Grant Shapps said the submarines, which are to be nuclear-powered and conventionally armed, would be the “most powerful attack submarines ever operated by the Royal Navy”.
The defence secretary also announced RAF Typhoons have been sent to Poland to support the UK ally from the “threat of Russian interference”, and that hundreds of extra troops will be deployed in Kosovo following a request from Nato.
Speaking on the main stage of the Tory conference in Manchester, Mr Shapps said: “Today, I can announce that we’ve signed contracts worth £4 billion with leading British businesses to drive forward the development of the most powerful attack submarines ever operated by the Royal Navy.”
Mr Shapps said “these hunter-killer Aukus submarines will empower the Royal Navy to maintain our strategic advantage under the sea”, and will support “thousands of jobs”.
The Conservative Party said the contracts have been signed with BAE Systems, Rolls-Royce and Babcock Marine, and will support thousands of British jobs.
Mr Shapps also told the conference: “I can announce the UK has stepped up again with two deployments.

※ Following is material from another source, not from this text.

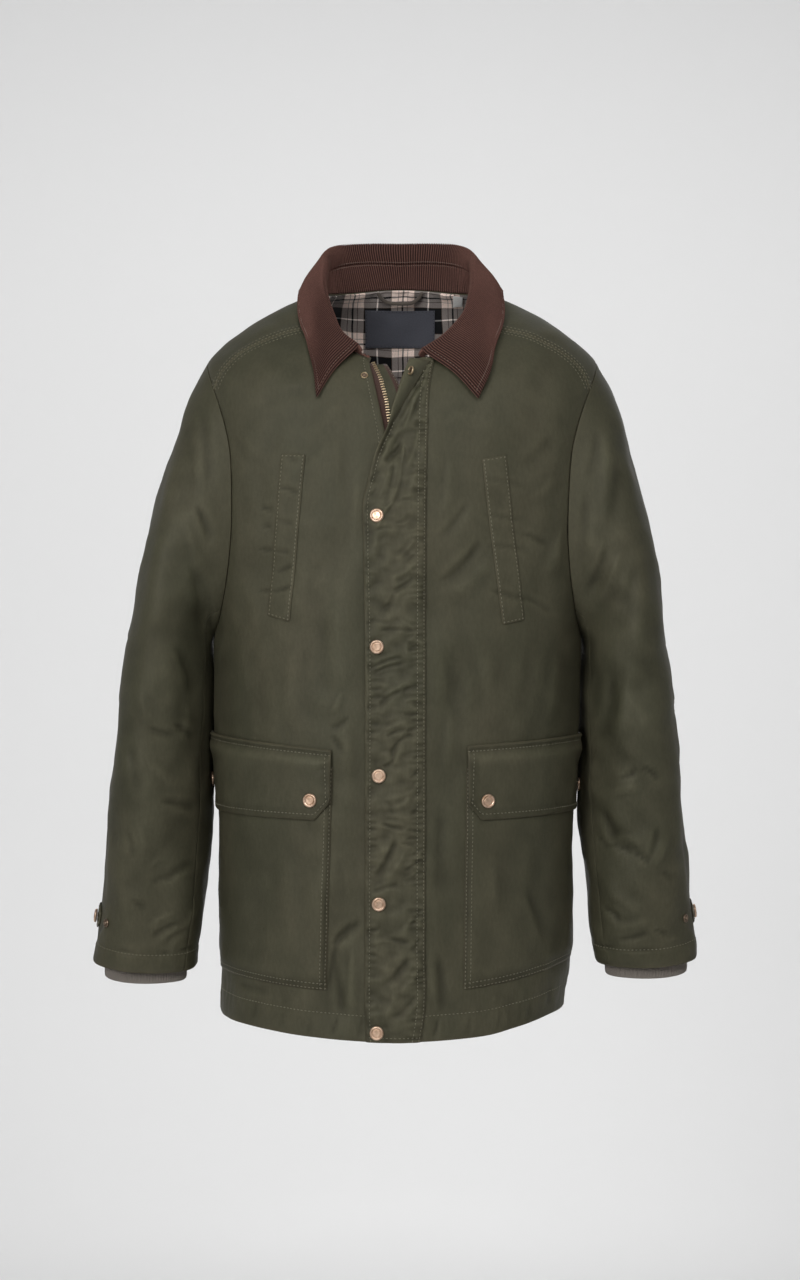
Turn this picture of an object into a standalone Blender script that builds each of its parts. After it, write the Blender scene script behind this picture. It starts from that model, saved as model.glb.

First in response to requests from our Polish friends, RAF Typhoons are landing in Poland as I speak to support our Nato ally with the greater threat of Russian interference.
“I authorised the full deployment of a battalion-size UK strategic reservists to Nato’s Kosovo peacekeeping mission.
“In the days ahead, hundreds of soldiers from the 1st battalion Princess of Wales’s Royal Regiment will join 400 British servicemen and women already in Kosovo.”
This comes as Rishi Sunak has made clear that defence secretary Grant Shapps’ suggestion that British troops could train forces in Ukraine is not for the “here and now” during the war against the Russian invasion.
The PM on Sunday ruled out UK forces going to Ukraine and said that the recently appointed political head of the Ministry of Defence was discussing possible plans for the “long term”.
Mr Shapps had said in an interview with The Sunday Telegraph that “eventually” he would like to get Britain’s long-standing training of Volodymyr Zelensky’s troops “in country” rather than in the UK.